2021’s Banana Mania (which remade every level from Super Monkey Ball 1, 2, and Deluxe) should have been a homerun, as it returned to some of the best levels in the series’ history, but the controls were so sluggish and imprecise that they made them overly frustrating at best and nigh-unplayable at worst. Precise controls are a must for the toughest levels, and Banana Rumble handles so well that whenever I fell off the level it almost always felt like it was my fault, inspiring me to do better next time. Banana Rumble even offers extensive control options for both the level and the camera, so I cranked up every possible setting and found that it gave me the expert level of control I was looking for. The physics aren’t quite perfect – there was sometimes a high ledge where I didn’t quite get the level of bounce I was expecting – but this is still easily the best-feeling Super Monkey Ball since the first two.

This is by far the tastiest Super Monkey Ball since the first two.

Banana Rumble also finally ditches the series’ poorly implemented jumping mechanic (if I tilt the level and my monkey is stuck in a ball, why would they be able to jump?) in favor of an exciting new spin dash, which takes a page from Sonic the Hedgehog and has you charge up and unleash a quick burst of speed. While the jump was never more than a gimmick in previous games, the spin dash is a genius evolution of Monkey Ball’s core mechanic. It’s only required in a handful of levels, but nearly every level features some kind of shortcut or exploit that is only possible thanks to this new ability.

A well-placed spin dash can send your poor monkey flying across the map in the blink of an eye, and it’s a speedrunner’s dream to discover all the ways to take advantage of this clever addition. Banana Rumble rewards players who understand its mechanics and level design with optional, in-sight routes that require expert skill to reach, and it adds a ton of replay value to an already jam-packed adventure.

Bananas split screen

Multiplayer makes a return to the main game, which was shockingly absent from the last two games. You can tackle all 200 levels with up to three other players in split-screen local multiplayer or online co-op. Playing online with others is fairly seamless – I played through the entire campaign online with a friend and we never disconnected. Banana Rumble also runs at a very smooth 60 FPS when playing solo on Nintendo Switch, and it maintains that level of performance when you add online play into the mix. The framerate does drop slightly in split-screen, but not to the point where it feels unplayable.

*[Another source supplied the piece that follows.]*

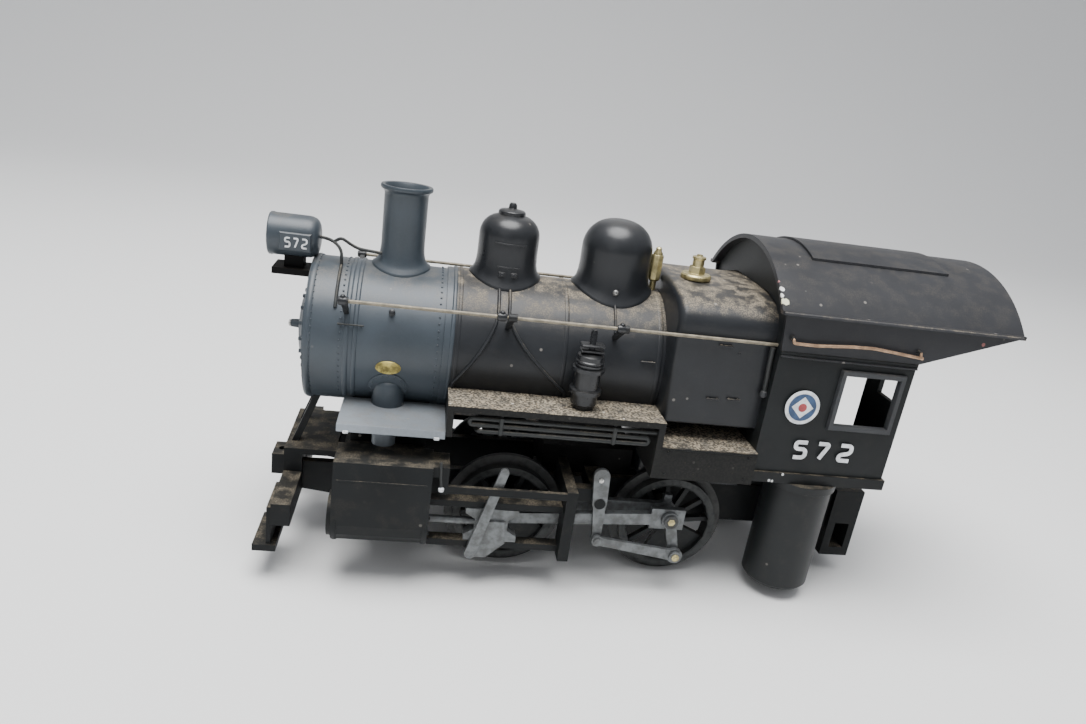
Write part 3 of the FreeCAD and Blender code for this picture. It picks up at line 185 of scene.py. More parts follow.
class Skin:
    """Points and the faces that join them. Two skins add up to one piece."""

    def __init__(self, points, quads=(), tris=()):
        self.points = np.asarray(points, float).reshape(-1, 3)
        self.quads = np.asarray(quads, int).reshape(-1, 4)
        self.tris = np.asarray(tris, int).reshape(-1, 3)

    def __add__(self, other):
        shift = len(self.points)
        return Skin(np.vstack([self.points, other.points]), np.vstack([self.quads, other.quads + shift]),
                    np.vstack([self.tris, other.tris + shift]))

    def mirrored(self):
        """The same skin on the engine's other side, y to -y, with each face turned round to face out."""
        return Skin(self.points * (1, -1, 1), self.quads[:, ::-1], self.tris[:, ::-1])

    def on(self, side):
        """A skin drawn for the left side, put on the given side."""
        return self if side == LEFT else self.mirrored()

    def reading_on(self, side, x):
        """Lettering drawn for the left side, put on the given side by half a turn about an upright line
        at x, which keeps it readable."""
        pivot = np.array([x, 0, 0])
        points = (self.points - pivot) * (-1, -1, 1) + pivot
        return self if side == LEFT else Skin(points, self.quads, self.tris)

    def facing_out(self):
        """The skin with its faces turned so that it holds a positive volume, the sum of the tetrahedra
        between each triangle and the origin."""
        corners = np.vstack([self.tris, self.quads[:, [0, 1, 2]], self.quads[:, [0, 2, 3]]])
        a, b, c = (self.points[corners[:, i]] - self.points.mean(0) for i in range(3))
        if np.einsum("ij,ij->i", a, np.cross(b, c)).sum() < 0:
            self.quads, self.tris = self.quads[:, ::-1], self.tris[:, ::-1]
        return self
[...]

Playing with others turns Banana Rumble into a surprisingly strategic cooperative experience. Everyone starts the stage at the same time, and only one player needs to complete it for the group to progress. This also makes each level’s optional missions easier to complete: each stage tasks you with collecting a certain number of bananas, completing them in under a certain number of seconds, and finding the hidden golden banana, which often requires some advanced technique to grab. Sending one person to the goal as quickly as possible while the rest go banana hunting adds a fun layer of planning to the entire experience. I even enjoyed tackling levels online with random players, as I found myself helping some Monkey Ball rookies complete some of the easier worlds and working with others to grab some of the trickier golden bananas in later levels, using encouraging emotes and phrases to cheer on my teammates. I just wish Banana Rumble had included a more traditional Challenge Mode, where you take turns tackling each level individually at your own pace.

One problem with online multiplayer is that it kicks you all out of a group after you complete a world, meaning I had to share a new lobby code with my friend every time we wanted to keep playing. Additionally, when working through the adventure mode online, Banana Rumble doesn’t show you the story cutscenes, meaning that if you want to know what’s going on with AiAi, MeeMee, Baby, GonGon, and their new friend Palette, you either have to play locally or watch all the cutscenes in the gallery after the fact. I don’t play Monkey Ball for the story – and the story here is extremely basic and bare-bones anyway – so I actually preferred not to see the cutscenes so we could get straight to the levels, but it does feel like an odd omission.

Banana Rumble’s biggest wish for a monkey’s paw is the aforementioned battle mode. Longtime fans of Super Monkey Ball know how iconic legacy party games like Monkey Target and Monkey Bowling are, but there’s nothing here that held my attention for longer than a few minutes. The five modes all feel extremely shallow and uninspired, with so few maps in rotation that I felt like I’d seen everything they had to offer after less than an hour. There’s generic racing, banana collecting, and bomb passing that feels like a cheap knockoff of Mario Kart 8 Deluxe’s ​​battle mode. I’m guessing others feel the same way, as it took me minutes to find a match with a full 16 players just a few days after launch. Performance also takes a serious hit in battle mode, reducing the smooth 60 FPS of adventure mode to a choppy slideshow at times. Local multiplayer has its own limitations, as you can’t play battle mode online with two people on the same system, and three-four player battles aren’t even an option locally.

The five battle modes all feel extremely shallow and uninspired.

But even if you completely ignore Banana Rumble’s subpar battle mode, there’s still plenty to do. I’ve completed all 200 levels so far, but I’m still a long way from completing all of the level missions—some of which still have me scratching my head trying to figure out how to grab dozens of bananas and reach the goal in time. There are hundreds of cosmetic items to purchase with in-game points to style up your monkey. I’m a simple guy, so I bought AiAi’s classic orange t-shirt from the original games and was fine with it, but it’s cool how many outfits and accessories are available for Banana Rumble’s 12 playable characters (or more, if you grab the optional SEGA Pass that adds Sonic the Hedgehog and friends to the mix).